Let’s start things slow (but entertaining) with this playful octopus from Virgil Partch‘s madcap pen.

Liberty Magazine, 1946. Frankly, I think she’s better off with tentacles than with the unshaven and blasé Mr. Smeech.

Next up, we have Brenda Buckler who seems to be rather enjoying her captivity. Tous les goûts sont dans la nature!

« It’d been a long time since anyone touched Brenda. As the dry, scaly tentacle encircled her body, it touched something deeper than flesh… »  Eerie no. 60 (September 1974), painted cover by Ken Kelly (a gallery of his paintings can be found here).

Plot spoiler: the tentacled monster is actually her husband! Ain’t nothing wrong with bestiality as long as it’s sanctioned by the holy institution of matrimony. Brenda is the protagonist of the cover story, “The Man Hunters”, written by Gerry Boudreau and illustrated by Wally Wood (with colours by Michele Brand). Don’t worry, though: there’s a happy ending in store for her (aside from the whole “watching your shipmates eaten alive by a giant monster” thing). Moral of the story, never underestimate the erotic potential of “filth-encrusted tentacles”.

A coloured (and quite colourful) version of “The Man Hunters” was reprinted in Warren’s Comix International no. 2 (1975), and you can read it here:

The wrap-up for today is scanned from a comic series I just finished reading, The Rocketeer: Hollywood Horror by Roger Langridge as author and J. Bone as illustrator.

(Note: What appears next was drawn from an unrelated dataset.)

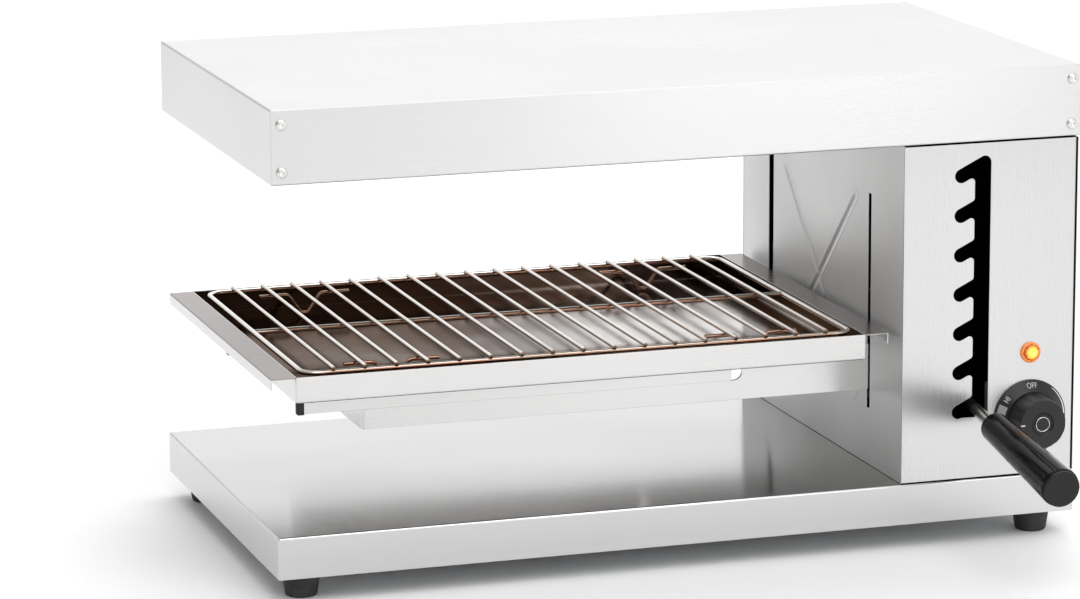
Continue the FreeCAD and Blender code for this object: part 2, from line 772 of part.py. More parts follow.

It was published in 2012, and collected as a paperback and hardcover in 2013. Aside from the healthy helping of tentacles it serves its readers, this comic features some top-notch writing from Langridge and some nice art. I don’t pretend this stuff is deep, but it’s a pleasurable romp with pretty girls, evil scientists, and a goofy-but-lovable hero. Recommended for some fun reading (although I admit I spoiled it a bit by featuring two of the main action pages)…

I like a girl who can admit when she needs rescuin’.

Am I the only one that feels sorry for the monster, even if it *is* a robot?